Silk is also a very durable material. A fiber of silk which is of the same diameter as a fiber of steel is said to be stronger than the steel.  One silk thread is typically four to eight of the silk thread filaments twisted together. And because silk naturally tends to adhere to itself, the silk filaments bond themselves making them less likely to pull apart even after years of use.Silk will not deteriorate over time because of its natural fungal repellent nature and because chemicals are not used in processing.In spite of its delicate appearance, silk is relatively robust.
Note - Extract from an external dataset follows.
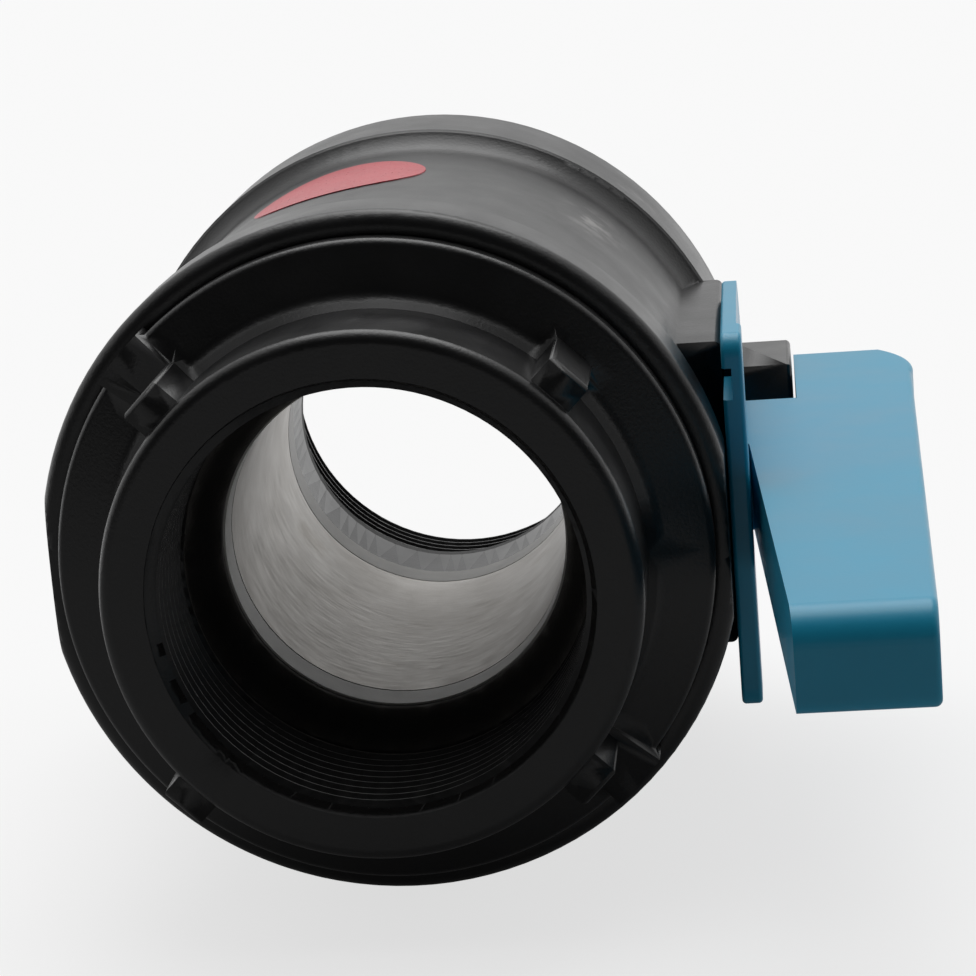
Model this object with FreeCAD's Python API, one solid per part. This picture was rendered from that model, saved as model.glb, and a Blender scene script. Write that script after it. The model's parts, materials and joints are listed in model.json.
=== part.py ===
import FreeCAD, Part
import math
import os

# Ball valve for an intermediate bulk container, DN50, with G2 sockets at both ends.
# Millimetres.  The bore axis is Y: the tank screws onto the face at Y = 0 and the
# outlet nozzle points to -Y.  The stem axis is parallel to X, the handle side is +X,
# and +Z is up.  The handle lies along the bore, which is the open position.

os.makedirs("parts", exist_ok=True)
Vec = FreeCAD.Vector

# ---- driving dimensions ------------------------------------------------------------

overall_length = 139.0
stem_from_inlet = 72.5
bore_d = 48.0
ball_d = 75.0

# G2 pipe thread, kept plain at its minor diameter
thread_minor_d = 56.66
thread_major_d = 59.61
thread_length = 24.0

# body casing
body_length = 118.0
barrel_d = 92.6
collar_d = 96.4
collar_length = 11.0
collar_slope = 2.0
collar_edge_round = 2.2
flats_across = 93.6
flange_d = 98.4
flange_thickness = 19.4
flange_from_inlet = 23.8
flange_edge_round = 1.2
flange_sweep_length = 6.2
neck_d = 76.0
gusset_count = 12
gusset_width = 3.0
gusset_below_rim = 4.2
gusset_toe = 1.0
cavity_clearance = 0.9

# stem boss on the handle side, and the lug that guards the end of the handle
boss_width = 44.6
boss_ahead_of_stem = 18.9
boss_edge_round = 1.0
lug_width = 16.6
lug_reach = 10.1
lug_edge_round = 0.8

# end cap with the outlet nozzle
nozzle_d = 72.0
nozzle_length = 15.7
nozzle_rim_round = 1.8
throat_taper = 6.0
cap_d = 90.0
cap_slope = 2.0
cap_edge_round = 1.2
spigot_d = 81.6
spigot_clearance = 0.2
grip_lug_count = 4
grip_lug_width = 6.4
grip_lug_height = 4.0
grip_lug_setback = 3.0
grip_lug_round = 0.7
dog_span_deg = 10.6
dog_raise = 0.8
dog_places_deg = (136.5, -44.0)

# seats and seals
seat_d = 68.0
seat_lip = 6.1
seat_thickness = 11.0
seat_recess = 9.0
seat_gap = 0.3
seat_side_clearance = 0.05
o_ring_section = 2.6
seat_ring_mid_d = 59.0
groove_margin = 0.3
cap_groove_from_face = 4.2
gasket_thickness = 2.0
gasket_width = 5.2
gasket_side_clearance = 0.3
bore_clearance = 0.3

# stem
slot_width = 10.2
slot_floor_from_axis = 31.2
tang_clearance = 0.15
tang_foot_gap = 0.3
collar_base_gap = 1.3
stem_collar_d = 26.0
stem_collar_height = 4.2
stem_groove_width = 2.4
stem_running_clearance = 0.06
thrust_washer_thickness = 0.7
washer_play = 0.05
journal_d = 16.0
drive_d = 12.0
drive_flats = 9.0
drive_length = 16.9
insert_d = 7.2
insert_length = 12.0
screw_d = 5.0
screw_length = 16.0
stem_o_ring_section = 1.8

# quarter-turn handle: plate and lever
plate_lift = 0.3
plate_thickness = 2.9
plate_thin = 2.2
plate_half_width = 26.6
plate_round_d = 54.0
plate_reach = 37.5
plate_lip = 9.0
plate_corner_round = 3.0
plate_edge_round = 0.6
nub_d = 3.8
nub_height = 1.3
nub_inset = 2.4
nub_clearance = 0.3
turn_deg = 90.0
fit_clearance = 0.05

lever_depth = 12.8
lever_reach = 104.1
lever_flare = 4.7
lever_face_height = 25.5
lever_tip_height = 17.1
lever_root_ahead = 16.0
lever_root_behind = 13.0
lever_tail = 46.5
tail_clearance = 0.4
tail_round_along = 18.0
tail_round_across = 4.2
tip_round_top = 4.5
tip_round_bottom = 2.0
lever_edge_round = 0.9
lever_wall = 2.2
rib_thickness = 1.8
rib_pitch = 12.6
screw_head_d = 9.0
screw_head_height = 3.2
handle_washer_d = 9.4
handle_washer_thickness = 1.0
cover_d = 10.0
cover_thickness = 1.2
head_pocket_depth = 5.4

# round blank label on the barrel
label_d = 26.6
label_thickness = 0.15
label_turn_deg = 101.3
label_from_inlet = 68.2

# cutting bodies and buried roots run this far past the faces that they meet
overrun = 1.0
# edges are picked out to within this distance
near = 0.01

# ---- places worked out from them ---------------------------------------------------

outlet_y = -overall_length
stem_y = -stem_from_inlet
front_y = -body_length
flange_back_y = -flange_from_inlet
flange_front_y = flange_back_y - flange_thickness
flange_r = flange_d / 2
barrel_r = barrel_d / 2
flange_rise = flange_r - barrel_r
flat_x = flats_across / 2
boss_front_y = stem_y - boss_ahead_of_stem
nub_y = boss_front_y + nub_inset
nub_z = boss_width / 2 - nub_inset
ball_r = ball_d / 2
bore_r = bore_d / 2
cavity_r = ball_r + cavity_clearance
thread_r = thread_minor_d / 2
mouth_r = thread_major_d / 2
mouth_chamfer = mouth_r - thread_r
cap_face_y = outlet_y + nozzle_length
spigot_r = spigot_d / 2
socket_r = spigot_r + spigot_clearance
passage_r = bore_r + bore_clearance
gasket_r = passage_r + gasket_width

seat_r = seat_d / 2
seat_back = math.sqrt(ball_r ** 2 - bore_r ** 2) + seat_lip
seat_front = seat_back - seat_thickness
pocket_front = seat_back - seat_recess
seat_groove_half = o_ring_section / 2 + groove_margin
seat_groove_depth = o_ring_section + fit_clearance
seat_groove_in = seat_ring_mid_d / 2 - seat_groove_half
seat_groove_out = seat_ring_mid_d / 2 + seat_groove_half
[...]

Its smooth surface resists soil and odors well. Silk is wrinkle and tear resistant, and dries quickly, while silk abrasion resistance is moderate, it is the strongest natural fiber and, surprisingly, it easily competes with steel yarn in tensile strength. Silk takes color well; washes easily; and is easy to work with in spinning, weaving, knitting, and sewing. We have two mattresses in our lineup which utilize silk, the Natural Silk Elegance foam mattress and the Silk Elegance Adjustable, both memory foam beds from Bed In A Box, available at Nest Bedding in the Albany Berkeley area.

So, personal opinion? Avoid down and feathers, look for organic US grown cotton, wool and silk, kapok and hemp. Those are in my opinion some of the most durable and natural materials you can buy in a mattress, blanket, bedding, comforters and more.